Posted by: Peter W. Davis on February 13, 2003 11:40 AM

This is the first war in American history where taxes were lowered, not raised for a war. The failure of the Bush administration to call for sacrifice other than one's time and money in a hardware store and the effort to build a "safe room" shows that this is a Karl Rove production, done to get Pres. Bush past the finish line in 2004 by democratic means.

Posted by: The Dark Avenger on February 15, 2003 05:10 AM

So let me get this straight: if taxes were raised you'd be for the war? If Americans suffered more you'd be in favor of our defending ourselves vs. Saddam? Somehow I doubt it. But then again maybe Karl Rove is the bigger threat.

Posted by: Stephen on February 15, 2003 06:38 AM

I asking Americans to pay for this war now, as we've done in sucessful wars, and not do what we did in Vietnam, which was to print money to pay for the whole thing.

Posted by: Frank C on February 16, 2003 11:20 PM

Hi. I'm new to this blog ... clicked through Steve den Beste's site.

Anyway, read this entry and thought ... wow, that's really brilliant. Outstanding insight.

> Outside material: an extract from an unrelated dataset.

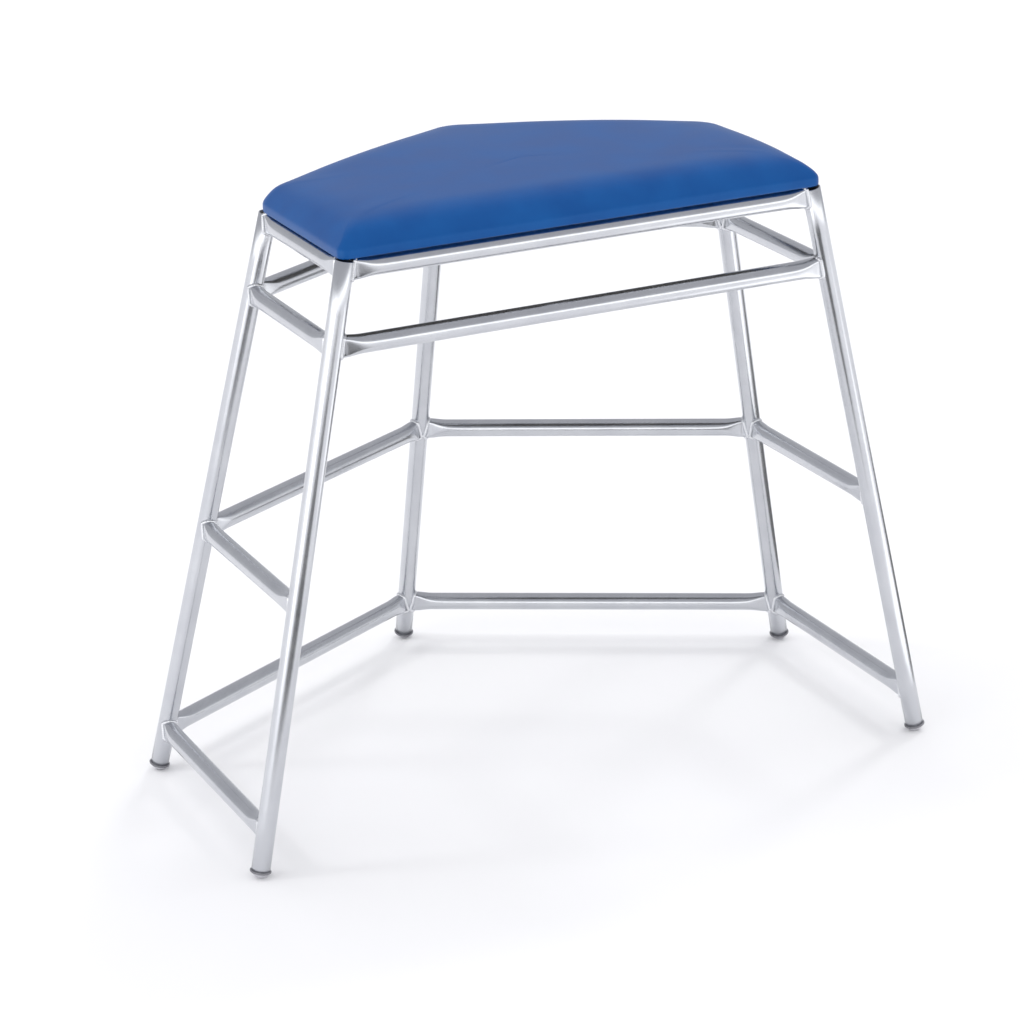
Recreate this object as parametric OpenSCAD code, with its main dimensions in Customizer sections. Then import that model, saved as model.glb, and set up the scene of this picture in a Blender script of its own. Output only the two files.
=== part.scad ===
// Padded agility table: five splayed tube legs, rings of welded rails, upholstered top.
// Millimetres, +Z up, X along the open front, the front towards -Y, floor at z = 0.

/* [Frame] */
// distance between the two front leg axes on the floor
front_width_floor = 1054; // [900:2:1200]
// run of each short side on the floor, from a front leg to a side leg
side_run_floor = 422; // [360:2:480]
// slope of the two back sides away from the front's direction, in degrees
back_angle = 30; // [24:1:36]
// distance between the two front leg axes at the upper rail
front_width_upper = 753; // [640:1:840]
// height of the upper rail's axis
upper_rail_z = 745; // [720:1:765]
// height of the middle rail's axis
middle_rail_z = 387; // [300:1:450]
// height of the lower rail's axis
lower_rail_z = 67; // [60:1:110]

/* [Tube] */
// outside diameter of every tube
tube_d = 26.9; // [25:0.1:30]
// wall of every tube
tube_wall = 2; // [1.5:0.1:2.6]
// width of a rail's end, pressed narrow so that it meets the leg inside the leg's own width
pinch_w = 18.6; // [17:0.1:21]
// length of a rail's narrow end, from the leg's axis
pinch_len = 20; // [18:1:26]
// length over which the narrow end turns round again
pinch_run = 46; // [36:1:60]
// gap between a top rail and the pad, which the lugs and the pressed ends bridge
top_gap = 2.4; // [1:0.1:4]

/* [Pad] */
// overall height of the table
total_h = 915; // [905:1:930]
// height of the pad's underside
pad_base_z = 866; // [862:1:872]
// how far the pad stands out past the leg axes
pad_over = 12; // [8:1:20]
// corner radius at the two front legs
corner_front = 14; // [10:1:30]
// corner radius at the two side legs
corner_side = 40; // [25:1:60]
// corner radius at the back leg
corner_back = 60; // [40:1:80]
// thickness of the plywood board
board_t = 12; // [9:1:15]
// thickness of the cover
cover_t = 1.2; // [1:0.1:1.5]
// how far the cover is turned in under the board
cover_turn = 26; // [20:1:32]

/* [Feet] */
// diameter of the dark ring at a tube's foot
ring_d = 31; // [29:0.5:34]
// thickness of the dark ring
ring_t = 3; // [2:0.5:4]
// radius of the domed glide
dome_r = 14; // [13.5:0.5:15]

/* [Hidden] */
// the leg places in order round the table, and the side that arrives at each of them
PLACES = ["front_left", "side_left", "back", "side_right", "front_right"];
SIDES = ["front", "left", "back_left", "back_right", "right"];
// each ring of rails, its height, and its first side: the lower two leave the front open
RINGS = [
  ["top", pad_base_z - top_gap - tube_d / 2, 0],
  ["upper", upper_rail_z, 0],
  ["middle", middle_rail_z, 1],
  ["lower", lower_rail_z, 1]
];
$fn = 96;

half_floor = front_width_floor / 2;
depth_floor = side_run_floor + half_floor * tan(back_angle);
taper = (1 - front_width_upper / front_width_floor) / upper_rail_z;
top_rail_z = RINGS[0][1];
tube_r = tube_d / 2;
bore_r = tube_r - tube_wall;
leg_top_z = pad_base_z - 0.4;
dome_s = dome_r - 0.8;
ring_s = dome_s - 5.4;
leg_s = ring_s + ring_t;
// the pad's flat top starts this far inside its outline
crown_in = 22;
pinch_in = tube_r - pinch_w / 2;
scoop_r = (pow(pinch_run, 2) + pow(pinch_in, 2)) / (2 * pinch_in);
cap_t = 10;
stem_l = 28;
lug_l = 44;
lug_w = 34;
lug_t = 4;
lug_in = 30;
lug_z = pad_base_z - top_rail_z - lug_t;
screw_d = 6;
screw_l = lug_t + cover_t + board_t - 3;
head_d = 11;
head_t = 3.2;
steel = [0.78, 0.79, 0.81];
// the back foot's ring reaches this far behind its axis, and the front ones half their width
lean_back = atan(depth_floor * taper);
reach_back = ring_d / 2 * cos(lean_back) - ring_s * sin(lean_back);
mid_y = (depth_floor + reach_back - ring_d / 2) / 2;

// the legs in order round the table: front left, side left, back, side right, front right
function floor_xy(i) =
  i == 0 ? [-half_floor, 0] :
  i == 1 ? [-half_floor, side_run_floor] :
  i == 2 ? [0, depth_floor] :
  i == 3 ? [half_floor, side_run_floor] : [half_floor, 0];
function shrink(z) = 1 - taper * z;
function at(i, z) = [floor_xy(i).x * shrink(z), floor_xy(i).y * shrink(z) - mid_y, z];
function lean_of(i) = atan(norm(floor_xy(i)) * taper);
function head_of(i) = atan2(-floor_xy(i).y, -floor_xy(i).x);

// stands children along a leg's axis, starting at the floor
module on_leg(i) translate(at(i, 0)) rotate([0, lean_of(i), head_of(i)]) children();

module leg_solid(i) on_leg(i) cylinder(r = tube_r, h = 1100);

// how far along its axis a leg ends, square to the axis, just under the pad
function leg_end(i) = (leg_top_z - tube_r * sin(lean_of(i))) / cos(lean_of(i));

module leg(i) {
  color(steel)
  on_leg(i) difference() {
    translate([0, 0, leg_s]) cylinder(r = tube_r, h = leg_end(i) - leg_s);
    cylinder(r = bore_r, h = 1100);
  }
}

module cap(i) {
  color([0.3, 0.3, 0.32])
  on_leg(i) translate([0, 0, leg_end(i) - cap_t]) cylinder(r = bore_r, h = cap_t);
}

module foot(i) {
  color([0.74, 0.74, 0.76])
  intersection() {
    on_leg(i) union() {
      translate([0, 0, ring_s]) cylinder(r = bore_r, h = stem_l);
      intersection() {
        translate([0, 0, dome_s]) sphere(r = dome_r);
        translate([0, 0, -20]) cylinder(r = dome_r - 1.6, h = 20 + ring_s);
      }
    }
    translate([-1000, -1000, 0]) cube([2000, 2000, 100]);
  }
}

module foot_ring(i) {
  color([0.24, 0.24, 0.26])
  on_leg(i) translate([0, 0, ring_s]) difference() {
    cylinder(r = ring_d / 2, h = ring_t);
    translate([0, 0, -1]) cylinder(r = bore_r, h = ring_t + 2);
  }
}

// side i runs from the leg before leg i to leg i
function before(i) = (i + 4) % 5;
function rail_len(i, z) = norm(at(i, z) - at(before(i), z));

// places children at a side's start, with X along it
module on_side(i, z) {
  p = at(before(i), z);
  q = at(i, z);
  translate(p) rotate([0, 0, atan2(q.y - p.y, q.x - p.x)]) children();
}

// what the press takes off one side of a rail's end: flat along the end, then a long scoop
module press(skin) {
  translate([0, pinch_w / 2 - skin, -tube_d]) linear_extrude(2 * tube_d) {
    translate([-tube_d, 0]) square([tube_d + pinch_len, tube_d]);
    intersection() {
      translate([pinch_len, 0]) square([pinch_run + tube_d, tube_d]);
      translate([pinch_len, scoop_r]) circle(r = scoop_r, $fn = 180);
    }
  }
}

// a rail's outside, or its bore at one wall's skin, longer than the rail by lead at each end
module rail_form(len, skin, lead) {
  difference() {
    translate([-lead, 0, 0]) rotate([0, 90, 0]) cylinder(r = tube_r - skin, h = len + 2 * lead);
    for (end = [0, 1])
      for (face = [0, 1])
        translate([end * len, 0, 0]) mirror([end, 0, 0]) mirror([0, face, 0]) press(skin);
  }
}

module rail(i, z) {
  len = rail_len(i, z);
  color(steel)
  difference() {
    on_side(i, z) difference() {
      rail_form(len, 0, 0);
      rail_form(len, tube_wall, 3);
    }
    leg_solid(before(i));
    leg_solid(i);
  }
}

// places children at the middle of a top rail
module on_lug(i) {
  on_side(i, top_rail_z) translate([rail_len(i, top_rail_z) / 2, 0, 0]) children();
}

// a lug welded to a top rail and reaching inwards, which is to the right along every side
module lug(i) {
  color(steel)
  on_lug(i) difference() {
    translate([-lug_w / 2, -lug_l, lug_z]) cube([lug_w, lug_l, lug_t]);
    translate([-lug_w, 0, 0]) rotate([0, 90, 0]) cylinder(r = tube_r, h = 2 * lug_w);
    translate([0, -lug_in, 0]) cylinder(d = screw_d + 0.6, h = 40);
  }
}

// the screws that hold the board down on the lugs, each with a hexagon socket
module pad_screws() {
  color([0.62, 0.62, 0.64])
  for (i = [0 : 4])
    on_lug(i) translate([0, -lug_in, lug_z]) {
      difference() {
        translate([0, 0, -head_t]) cylinder(d = head_d, h = head_t);
        translate([0, 0, -head_t - 1]) cylinder(d = 4.6, h = 3, $fn = 6);
      }
      cylinder(d = screw_d, h = screw_l);
    }
}

// pad outline at the top rails' height: leg axes moved outwards by over, then rounded
function outline_r(i) = i == 2 ? corner_back : (i == 1 || i == 3) ? corner_side : corner_front;
function side_dir(i) = (at(i, 0) - at(before(i), 0)) / norm(at(i, 0) - at(before(i), 0));

// centre of the corner circle at leg i, for an outline standing over past the axes
function corner_xy(i, over) =
  let (
    u = side_dir(i),
    v = side_dir((i + 1) % 5),
    across = [-u.y - v.y, u.x + v.x],
    away = across / norm(across),
    reach = (over - outline_r(i)) / (away * [-v.y, v.x]),
    leg = at(i, pad_base_z)
  )
  [leg.x + away.x * reach, leg.y + away.y * reach];

// a thin round slice at one corner of an outline standing over past the axes
module corner_slice(i, over, z, inset, h = 0.3) {
  c = corner_xy(i, over);
  translate([c.x, c.y, z]) cylinder(r = max(outline_r(i) - inset, 0.4), h = h, $fn = 32);
}

// the pad's rounded form, drawn in by skin on every side: it swells from base_z and rounds over
module pad_form(skin, base_z) {
  top = total_h - skin;
  hull()
    for (i = [0 : 4]) {
      corner_slice(i, pad_over, base_z, skin + 2.5);
      corner_slice(i, pad_over, base_z + 4, skin);
      corner_slice(i, pad_over, base_z + 14, skin);
      corner_slice(i, pad_over, top - 16.3, skin + 3.5);
      corner_slice(i, pad_over, top - 8.3, skin + 8.5);
      corner_slice(i, pad_over, top - 3.3, skin + 13.3);
      corner_slice(i, pad_over - crown_in, top - 0.3, skin);
    }
}

module pad_cover() {
  color([0.1, 0.27, 0.55])
  difference() {
    pad_form(0, pad_base_z);
    pad_form(cover_t, pad_base_z + cover_t);
    pad_window();
  }
}

// the opening left under the board by the turned-in cover
module pad_window() {
  hull()
    for (i = [0 : 4])
      corner_slice(i, pad_over - cover_turn, pad_base_z - 1, 0, cover_t + 2);
}

module pad_board() {
  color([0.72, 0.58, 0.4])
  difference() {
    intersection() {
      pad_form(cover_t, pad_base_z + cover_t);
      translate([-1000, -1000, pad_base_z + cover_t]) cube([2000, 2000, board_t]);
    }
    for (i = [0 : 4])
      on_lug(i) translate([0, -lug_in, 0]) cylinder(d = screw_d, h = lug_z + screw_l);
  }
}

module pad_foam() {
  color([0.85, 0.82, 0.7])
  intersection() {
    pad_form(cover_t, pad_base_z + cover_t);
    translate([-1000, -1000, pad_base_z + cover_t + board_t]) cube([2000, 2000, 100]);
  }
}

for (i = [0 : 4]) {
  leg(i);
  foot(i);
  foot_ring(i);
  cap(i);
  lug(i);
}
for (ring = RINGS)
  for (i = [ring[2] : 4])
    rail(i, ring[1]);
pad_screws();
pad_board();
pad_foam();
pad_cover();
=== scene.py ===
import math
import random

import bmesh
import bpy
from mathutils import Matrix, Vector, noise


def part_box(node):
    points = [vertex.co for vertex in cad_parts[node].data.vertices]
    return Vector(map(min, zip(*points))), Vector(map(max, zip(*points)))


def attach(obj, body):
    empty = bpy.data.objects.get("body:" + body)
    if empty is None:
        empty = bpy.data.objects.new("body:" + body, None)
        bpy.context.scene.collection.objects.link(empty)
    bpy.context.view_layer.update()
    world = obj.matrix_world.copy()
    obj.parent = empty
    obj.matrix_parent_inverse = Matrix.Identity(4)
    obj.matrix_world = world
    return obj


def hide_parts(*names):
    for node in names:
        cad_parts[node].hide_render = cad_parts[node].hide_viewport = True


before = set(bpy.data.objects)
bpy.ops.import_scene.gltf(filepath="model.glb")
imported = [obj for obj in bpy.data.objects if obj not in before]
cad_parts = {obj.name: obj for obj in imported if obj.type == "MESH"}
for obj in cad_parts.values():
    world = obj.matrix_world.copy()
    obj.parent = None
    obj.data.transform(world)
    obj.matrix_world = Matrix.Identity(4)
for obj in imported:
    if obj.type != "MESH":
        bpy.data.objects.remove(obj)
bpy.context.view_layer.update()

# ---------------------------------------------------------------- sizes, in metres

MM = 0.001
FRONT_WIDTH_FLOOR = 1.054
SIDE_RUN_FLOOR = 0.422
BACK_ANGLE = math.radians(30)
UP = Vector((0, 0, 1))
FRONT_WIDTH_UPPER = 0.753
UPPER_RAIL_Z = 0.745
MIDDLE_RAIL_Z = 0.387
LOWER_RAIL_Z = 0.067

TUBE_R = 13.45 * MM
BORE_R = 11.45 * MM
PAD_BASE_Z = 0.866
PAD_TOP_Z = 0.915
PAD_OVER = 12 * MM
# between a top rail and the pad, since a rail's pressed ends stand a little taller than its tube
PAD_GAP = 2.4 * MM
TOP_RAIL_Z = PAD_BASE_Z - PAD_GAP - TUBE_R

PLACES = ("front_left", "side_left", "back", "side_right", "front_right")
SIDES = ("front", "left", "back_left", "back_right", "right")
# each ring of rails, its height, and its first side: the lower two leave the front open
RINGS = (
    ("top", TOP_RAIL_Z, 0),
    ("upper", UPPER_RAIL_Z, 0),
    ("middle", MIDDLE_RAIL_Z, 1),
    ("lower", LOWER_RAIL_Z, 1),
)

HALF_FLOOR = FRONT_WIDTH_FLOOR / 2
DEPTH_FLOOR = SIDE_RUN_FLOOR + HALF_FLOOR * math.tan(BACK_ANGLE)
TAPER = (1 - FRONT_WIDTH_UPPER / FRONT_WIDTH_FLOOR) / UPPER_RAIL_Z
# the front legs lean sideways only, so the middle of their box is the front plane
FRONT_Y = sum(corner.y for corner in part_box("leg_front_left")) / 2


def floor_xy(leg):
    """A leg axis's place on the floor, measured from the middle of the front."""
    return (
        (-HALF_FLOOR, 0),
        (-HALF_FLOOR, SIDE_RUN_FLOOR),
        (0, DEPTH_FLOOR),
        (HALF_FLOOR, SIDE_RUN_FLOOR),
        (HALF_FLOOR, 0),
    )[leg]


def axis_at(leg, z):
    """The point of a leg's axis at height z: every leg leans to one point above the front."""
    x, y = floor_xy(leg)
    shrink = 1 - TAPER * z
    return Vector((x * shrink, y * shrink + FRONT_Y, z))


def leg_direction(leg):
    """The way a leg's axis points, upwards."""
    return (axis_at(leg, 1) - axis_at(leg, 0)).normalized()


def leg_place(leg):
    """Stands Z along a leg's axis, with its zero at the floor."""
    turn = leg_direction(leg).to_track_quat("Z", "Y").to_matrix().to_4x4()
    return Matrix.Translation(axis_at(leg, 0)) @ turn


# ---------------------------------------------------------------- mesh helpers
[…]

Posted by: IB Bill on February 18, 2003 05:45 PM

Here's what Andrew Sullivan had to say about Pres. Bush's economic proposals:

"The cost right now is incalculable. But no one believes it will be much short of crippling. And any attempt to use Iraqi oil revenues to defray the cost will not only be politically difficult, but is also dependent on Saddam's not doing all he can to sabotage the oil fields while he still can. Besides, the kind of commitment we're talking about may only last a few years in Iraq (if we're lucky) but will engage the U.S. deeply in that part of the world for at least a generation.

"Now take a look at the budget just presented to the Congress by the Bush administration. The first thing you'll notice is that there is no accounting for the cost of the coming war. None. Nor is there any accounting for the huge sums that will be needed for reconstruction of Iraq ; a task every bit as essential as ensuring that weapons of mass destruction are destroyed and kept out of the hands of terrorists. Where are these calculations? The administration says it could not account for them because there was no inevitability of war. But not even a contingency fund? Or an appendix that could lay out some figures? Nope. The only description for this kind of fiscal insouciance is irresponsible.

"Then take a look back at the first three years of Bush budgeting. You'd think a hyper-liberal had been elected to the presidency. In the first three years of Bush's presidency, non-defense discretionary government spending will have gone up an inflation-adjusted 18 percent. That doesn't include the expensive entitlement programs ; for the sick and elderly that will balloon in the next couple of decades. It doesn't include the money spent on the military or in the war on terror.

"It's the kind of pure spending congressmen and senators like so much ; good old pork-barrel projects that help them win re-election. And it's also full of perfectly admirable things ; like spending on education or the astonishingly generous $15 billion worth of spending to combat AIDS in Africa. To give you an idea of Bush's domestic profligacy, consider that in Clinton's first three years, domestic discretionary spending actually fell. Even Reagan reduced this type of spending by 13 percent in his first three years.

"Yes, in 2000 and after, a deflationary period probably merited some spending increases. Inflation had disappeared; the economy was in a post-bubble slump; deflation stalked the earth. But 18 percent? If a Democrat had done that, the Republicans would have been all over him. And rightly so."

Still think my concern is unwarrented?